The name “trails” is deceiving because there are no real developed trails but there are lots of faint trails going off in random directions. The place is mostly sand and a little broken cobble with some significant sandstone (?) outcrops and canyon walls. Actually the geology seems puzzling. I saw sandstone and what looks like shale but also lots of igneous rocks scattered around including some obsidian. The Jemez Mountains are volcanic and there is a lot of solidified volcanic ash (Tuff) so I may be mistaking the tuff for sandstone.
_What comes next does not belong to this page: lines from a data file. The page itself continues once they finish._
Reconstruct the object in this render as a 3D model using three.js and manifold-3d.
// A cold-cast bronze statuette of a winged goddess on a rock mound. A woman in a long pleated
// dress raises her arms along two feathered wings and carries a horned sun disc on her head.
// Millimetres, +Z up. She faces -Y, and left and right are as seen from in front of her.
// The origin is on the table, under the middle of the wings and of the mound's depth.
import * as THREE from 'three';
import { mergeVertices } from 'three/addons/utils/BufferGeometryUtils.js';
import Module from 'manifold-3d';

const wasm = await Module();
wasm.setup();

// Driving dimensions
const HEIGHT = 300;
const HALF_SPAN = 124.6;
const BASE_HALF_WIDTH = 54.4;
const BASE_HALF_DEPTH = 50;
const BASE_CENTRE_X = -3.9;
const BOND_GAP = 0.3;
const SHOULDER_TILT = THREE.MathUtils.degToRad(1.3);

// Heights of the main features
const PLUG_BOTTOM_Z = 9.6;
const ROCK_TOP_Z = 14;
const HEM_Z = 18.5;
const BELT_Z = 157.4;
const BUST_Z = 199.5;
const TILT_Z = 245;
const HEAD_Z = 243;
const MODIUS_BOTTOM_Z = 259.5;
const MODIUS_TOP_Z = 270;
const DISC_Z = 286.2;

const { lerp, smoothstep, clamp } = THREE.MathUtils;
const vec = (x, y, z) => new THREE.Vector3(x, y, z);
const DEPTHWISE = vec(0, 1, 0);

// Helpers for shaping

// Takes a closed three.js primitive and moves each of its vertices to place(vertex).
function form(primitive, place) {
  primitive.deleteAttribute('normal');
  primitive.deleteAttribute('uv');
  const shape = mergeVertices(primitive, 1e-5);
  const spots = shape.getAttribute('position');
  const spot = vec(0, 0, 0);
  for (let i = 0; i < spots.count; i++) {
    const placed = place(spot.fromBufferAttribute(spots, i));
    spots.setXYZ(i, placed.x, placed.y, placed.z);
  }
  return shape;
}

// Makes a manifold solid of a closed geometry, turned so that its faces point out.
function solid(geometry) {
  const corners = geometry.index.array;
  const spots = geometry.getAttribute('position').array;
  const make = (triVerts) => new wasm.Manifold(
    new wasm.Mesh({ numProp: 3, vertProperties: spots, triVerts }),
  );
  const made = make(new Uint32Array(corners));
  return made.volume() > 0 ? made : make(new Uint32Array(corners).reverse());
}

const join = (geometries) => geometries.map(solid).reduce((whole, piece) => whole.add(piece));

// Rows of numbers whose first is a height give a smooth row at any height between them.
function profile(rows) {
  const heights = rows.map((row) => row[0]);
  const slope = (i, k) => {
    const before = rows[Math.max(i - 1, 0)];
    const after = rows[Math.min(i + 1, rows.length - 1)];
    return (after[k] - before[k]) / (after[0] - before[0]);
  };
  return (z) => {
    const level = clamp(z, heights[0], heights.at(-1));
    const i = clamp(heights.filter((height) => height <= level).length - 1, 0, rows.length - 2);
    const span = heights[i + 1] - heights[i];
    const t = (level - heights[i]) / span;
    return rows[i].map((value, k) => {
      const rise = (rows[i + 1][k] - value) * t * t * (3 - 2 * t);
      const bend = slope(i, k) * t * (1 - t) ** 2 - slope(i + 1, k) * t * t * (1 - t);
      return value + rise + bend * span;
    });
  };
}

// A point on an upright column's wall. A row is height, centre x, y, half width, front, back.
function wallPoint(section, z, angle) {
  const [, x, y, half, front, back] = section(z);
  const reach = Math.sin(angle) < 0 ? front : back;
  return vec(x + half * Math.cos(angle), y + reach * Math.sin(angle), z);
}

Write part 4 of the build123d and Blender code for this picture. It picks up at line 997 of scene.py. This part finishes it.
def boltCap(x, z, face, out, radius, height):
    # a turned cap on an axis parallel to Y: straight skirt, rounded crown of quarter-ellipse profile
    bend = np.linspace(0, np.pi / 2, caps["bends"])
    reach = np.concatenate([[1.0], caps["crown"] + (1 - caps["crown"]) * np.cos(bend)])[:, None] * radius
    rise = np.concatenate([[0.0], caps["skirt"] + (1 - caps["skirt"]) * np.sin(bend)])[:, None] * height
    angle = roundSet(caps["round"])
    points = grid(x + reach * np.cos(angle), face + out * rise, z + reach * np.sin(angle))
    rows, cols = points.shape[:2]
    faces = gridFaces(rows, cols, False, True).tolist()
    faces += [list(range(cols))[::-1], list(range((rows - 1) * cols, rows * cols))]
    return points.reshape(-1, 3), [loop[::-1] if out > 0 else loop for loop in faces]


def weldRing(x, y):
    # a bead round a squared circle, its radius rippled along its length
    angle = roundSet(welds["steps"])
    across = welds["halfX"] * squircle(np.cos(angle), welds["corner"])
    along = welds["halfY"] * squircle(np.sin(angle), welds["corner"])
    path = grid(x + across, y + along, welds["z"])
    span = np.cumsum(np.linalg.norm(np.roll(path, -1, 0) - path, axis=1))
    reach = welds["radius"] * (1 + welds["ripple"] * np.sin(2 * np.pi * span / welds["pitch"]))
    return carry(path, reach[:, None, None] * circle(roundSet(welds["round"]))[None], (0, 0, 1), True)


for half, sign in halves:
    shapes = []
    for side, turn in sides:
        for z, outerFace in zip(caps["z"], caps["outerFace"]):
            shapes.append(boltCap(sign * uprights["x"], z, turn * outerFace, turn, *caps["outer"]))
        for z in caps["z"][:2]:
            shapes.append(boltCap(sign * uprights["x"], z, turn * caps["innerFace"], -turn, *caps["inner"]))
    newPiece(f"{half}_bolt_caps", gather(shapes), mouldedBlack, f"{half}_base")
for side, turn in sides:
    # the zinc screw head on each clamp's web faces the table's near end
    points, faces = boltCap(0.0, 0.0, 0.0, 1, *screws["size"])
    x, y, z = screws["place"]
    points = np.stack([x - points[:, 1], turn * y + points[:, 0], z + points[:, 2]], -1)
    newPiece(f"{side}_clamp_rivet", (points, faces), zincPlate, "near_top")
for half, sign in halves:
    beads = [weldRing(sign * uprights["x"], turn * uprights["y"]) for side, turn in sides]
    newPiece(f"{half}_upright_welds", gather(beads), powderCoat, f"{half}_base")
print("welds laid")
I only had a couple hours so I started off following the footprints of some other recent visitors up one of the random trails. At first, on the macro level there isn’t a great deal to see: mostly junipers, sage, cholla cactus and prickly pear scattered on slightly rolling sand hills. The interest is in the details — there is a wide variety of broken stone mixed in with the sand and a variety of blooming wildflowers. There is a lot of cow poop but no cows. When there are cattle in the area I guess they are responsible for the random trails.
It takes a little bit of walking to get away from the highway sounds but eventually you are out of range and in an interesting desert landscape. This is the northern edge of the Chihuahuan Desert at about 5,600 feet in elevation. Keep your eyes open, this is rattlesnake country. You will also see some interesting stuff if you pay attention. I saw a small white horned lizard (AKA horned toad) no larger than a cricket. I didn’t know they came that small. He easily blended in to the sand and rock pebbles.
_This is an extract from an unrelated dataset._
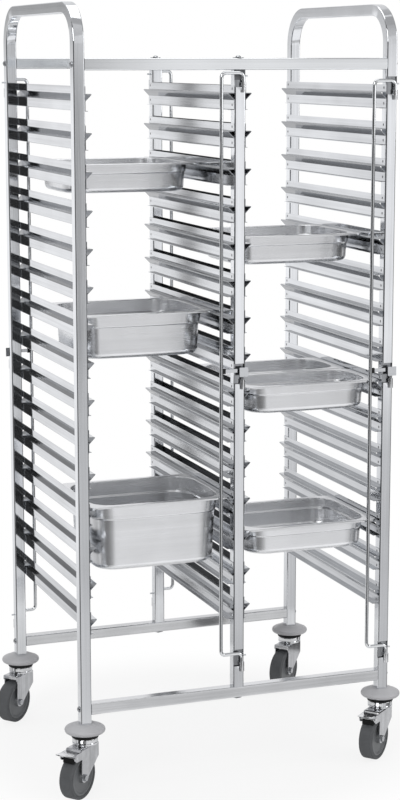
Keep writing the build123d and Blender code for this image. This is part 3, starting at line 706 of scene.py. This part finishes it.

Keep walking in a roughly northeast direction and you will eventually arrive at the western canyon. As far as I know they have no other names beside West and East canyons. On the way I passed something I guess was an adobe shelter of some type – now just dirt mounds with a little wood and sheet metal mixed in. There also are a few old forgotten fences with rusted and broken barbed wire. There are gaps in the fences if you follow the animal and hiker trails.
The (west) canyon was a major departure from the sand and gravel. Intermittent rock walls are maybe fifty foot high at the most and there is a lot of tumbled down boulders. The canyon floor is lush green grass. I was running out of time so I just stayed at the western canyon. The eastern canyon is reported to be more impressive and is a slot canyon in a few places. I saw some hedgehog cactus growing in the canyon which is a departure from the usual cholla and prickly pear.
Heading back to the car is a little tricky unless you marked your route. If you just head south you will eventually get to the highway some distance east of the parking area. I need to make a full day of it and get over to the east canyon on my next trip.